>>>>
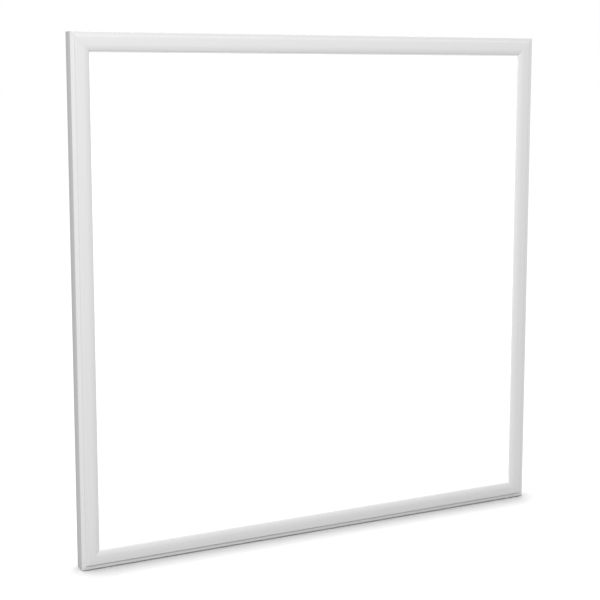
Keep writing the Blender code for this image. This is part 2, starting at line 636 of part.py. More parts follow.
def lead(name, side, pole, skin):
    """One wire from a strip's solder pad, through the bush, to its terminal."""
    lane_z = LEAD_PAD_Z + pole * LEAD_PITCH
    pad_x = side * (HALF - BOARD_W[1] - GAP)
    bush_x = BUSH_X + side * BUNDLE_HALF
    bush_z = BOX_MID_Z + (2 * pole - 1) * BUNDLE_HALF
    turn_x = bush_x + side * LEAD_TURN
    entry_y = ENTRY_Y[1] if side < 0 else ENTRY_Y[0]
    route = [
        (pad_x, LEAD_PAD_Y, lane_z),
        (pad_x - side * LEAD_DROP[0], LEAD_PAD_Y, lane_z),
        (pad_x - side * LEAD_DROP[1], LEAD_LANE_Y, lane_z),
        (pad_x - side * LEAD_DROP[2], LEAD_LANE_Y, lane_z),
        (turn_x, LEAD_LANE_Y, lane_z),
        (bush_x + side * LEAD_INTO_BUSH, LEAD_LANE_Y, bush_z),
        (bush_x, LEAD_LANE_Y, bush_z),
        (bush_x, (LEAD_LANE_Y + entry_y) / 2, bush_z),
        (bush_x, entry_y, bush_z),
        (-BLOCK_HALF_X - LEAD_TO_BLOCK, entry_y, POLE_Z[pole]),
        (-BLOCK_HALF_X + LEAD_IN_BLOCK, entry_y, POLE_Z[pole]),
    ]
    points = rounded_route(route)
    data = bpy.data.curves.new(name, "CURVE")
    data.dimensions = "3D"
    data.bevel_depth = LEAD_RADIUS
    data.bevel_resolution = 1
    data.use_fill_caps = True
    spline = data.splines.new("POLY")
    spline.points.add(len(points) - 1)
    for point, co in zip(spline.points, points):
        point.co = (*co, 1.0)
    place(name, data, skin)


def build_leads():
    for word, side in SIDES.items():
        lead(f"lead_{word}_negative", side, 0, BLACK)
        lead(f"lead_{word}_positive", side, 1, RED)


build_frame()
build_optics()
build_strips()
build_cover()
build_fasteners()
build_wire_box()
build_leads()
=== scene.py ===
"""Looks of a square LED panel light: finer rails, cover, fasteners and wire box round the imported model."""
import json
import math

import bmesh
import bpy
from mathutils import Matrix, Vector


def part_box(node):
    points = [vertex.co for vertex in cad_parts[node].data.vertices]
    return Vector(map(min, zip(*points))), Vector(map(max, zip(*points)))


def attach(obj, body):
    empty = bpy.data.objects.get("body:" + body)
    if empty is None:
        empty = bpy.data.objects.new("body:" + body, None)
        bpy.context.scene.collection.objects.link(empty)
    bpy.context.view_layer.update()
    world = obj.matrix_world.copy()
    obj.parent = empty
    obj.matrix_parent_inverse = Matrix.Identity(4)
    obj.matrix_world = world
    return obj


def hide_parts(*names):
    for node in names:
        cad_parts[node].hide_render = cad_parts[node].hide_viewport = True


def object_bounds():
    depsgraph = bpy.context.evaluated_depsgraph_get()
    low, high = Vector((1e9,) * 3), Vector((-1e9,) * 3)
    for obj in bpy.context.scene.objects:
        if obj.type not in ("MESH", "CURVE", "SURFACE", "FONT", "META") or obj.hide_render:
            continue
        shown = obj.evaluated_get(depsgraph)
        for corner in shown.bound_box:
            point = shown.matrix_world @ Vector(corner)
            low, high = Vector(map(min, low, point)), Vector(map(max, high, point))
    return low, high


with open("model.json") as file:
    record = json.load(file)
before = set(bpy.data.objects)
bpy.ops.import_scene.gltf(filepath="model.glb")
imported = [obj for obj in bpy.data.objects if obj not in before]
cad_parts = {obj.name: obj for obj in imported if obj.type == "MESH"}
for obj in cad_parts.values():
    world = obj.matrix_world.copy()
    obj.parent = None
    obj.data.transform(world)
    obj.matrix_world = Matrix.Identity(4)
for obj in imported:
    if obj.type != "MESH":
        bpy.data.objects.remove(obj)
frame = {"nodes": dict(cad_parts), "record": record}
CAD_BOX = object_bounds()
NODES = frame["nodes"]
MM = 0.001

# The panel's size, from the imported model
LOW, HIGH = CAD_BOX
HALF = HIGH.x
FRONT = LOW.y
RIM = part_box("frame_rail_left")[1].y
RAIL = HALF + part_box("frame_rail_left")[1].x
CORNERS = ("bottom_left", "bottom_right", "top_left", "top_right")
BACK = Vector((0.0, 1.0, 0.0))
CENTRE = (0.0, 0.0, 0.0)
SAME_PLACE = 0.01 * MM


# Camera

CAMERA_PLACE = (-0.6714, -1.3310, 0.2493)
CAMERA_YAW = -25.826
CAMERA_PITCH = -7.299
CAMERA_LENS = 76.32
CAMERA_SHIFT = -0.10


def add_camera():
    data = bpy.data.cameras.new("camera")
    data.lens = CAMERA_LENS
    data.sensor_width = 36.0
    data.shift_y = CAMERA_SHIFT
    camera = bpy.data.objects.new("camera", data)
    camera.location = CAMERA_PLACE
    camera.rotation_euler = (math.radians(90 + CAMERA_PITCH), 0.0, math.radians(CAMERA_YAW))
    bpy.context.scene.collection.objects.link(camera)
    bpy.context.scene.camera = camera


add_camera()


# Materials

class Finish:
    """A Principled material whose grain is read from Object coordinates."""

    def __init__(self, name, color, roughness, metallic=0.0):
        self.material = bpy.data.materials.new(name)
        self.material.use_nodes = True
        self.nodes = self.material.node_tree.nodes
        self.links = self.material.node_tree.links
        self.shader = self.nodes["Principled BSDF"]
        self.color = color
        self.put("Base Color", (*color, 1.0))
        self.put("Roughness", roughness)
        self.put("Metallic", metallic)
        self.place = self.nodes.new("ShaderNodeTexCoord").outputs["Object"]

    def put(self, socket, value):
        self.shader.inputs[socket].default_value = value
        return self

    def noise(self, scale, stretch=(1.0, 1.0, 1.0), detail=3.0, rough=0.5):
        """Noise with cells of 1 / scale metres, stretched along the axes with a small factor."""
        mapping = self.nodes.new("ShaderNodeMapping")
        mapping.inputs["Scale"].default_value = stretch
        self.links.new(self.place, mapping.inputs["Vector"])
        texture = self.nodes.new("ShaderNodeTexNoise")
        texture.inputs["Scale"].default_value = scale
        texture.inputs["Detail"].default_value = detail
        texture.inputs["Roughness"].default_value = rough
        self.links.new(mapping.outputs["Vector"], texture.inputs["Vector"])
        return texture.outputs["Fac"]

    def ranged(self, value, low, high):
        """Spreads the middle of a noise, where nearly all its values are, from low to high."""
        span = self.nodes.new("ShaderNodeMapRange")
        limits = {"From Min": 0.3, "From Max": 0.7, "To Min": low, "To Max": high}
        for socket, number in limits.items():
            span.inputs[socket].default_value = number
        self.links.new(value, span.inputs["Value"])
        return span.outputs["Result"]

    def tones(self, value, low, high):
        """Varies the colour's brightness between two factors."""
        mix = self.nodes.new("ShaderNodeMix")
        mix.data_type = "RGBA"
        for socket, factor in (("A", low), ("B", high)):
            chosen = [s for s in mix.inputs if s.name == socket and s.type == "RGBA"][0]
            chosen.default_value = (*(min(1.0, channel * factor) for channel in self.color), 1.0)
        self.links.new(self.ranged(value, 0.0, 1.0), mix.inputs["Factor"])
        result = [s for s in mix.outputs if s.type == "RGBA"][0]
        self.links.new(result, self.shader.inputs["Base Color"])
        return self

    def gloss(self, value, low, high):
        """Varies the roughness between two values."""
        self.links.new(self.ranged(value, low, high), self.shader.inputs["Roughness"])
        return self

    def relief(self, value, depth, strength):
        """Raises the surface by up to depth metres, on top of any relief it already has."""
        bump = self.nodes.new("ShaderNodeBump")
        bump.inputs["Distance"].default_value = depth
        bump.inputs["Strength"].default_value = strength
        self.links.new(value, bump.inputs["Height"])
        normal = self.shader.inputs["Normal"]
        if normal.is_linked:
            self.links.new(normal.links[0].from_socket, bump.inputs["Normal"])
        self.links.new(bump.outputs["Normal"], normal)
        return self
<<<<
Identify the lines that hold the word "points". Copy every one of them.

    points = rounded_route(route)
    spline.points.add(len(points) - 1)
    for point, co in zip(spline.points, points):
    points = [vertex.co for vertex in cad_parts[node].data.vertices]
    return Vector(map(min, zip(*points))), Vector(map(max, zip(*points)))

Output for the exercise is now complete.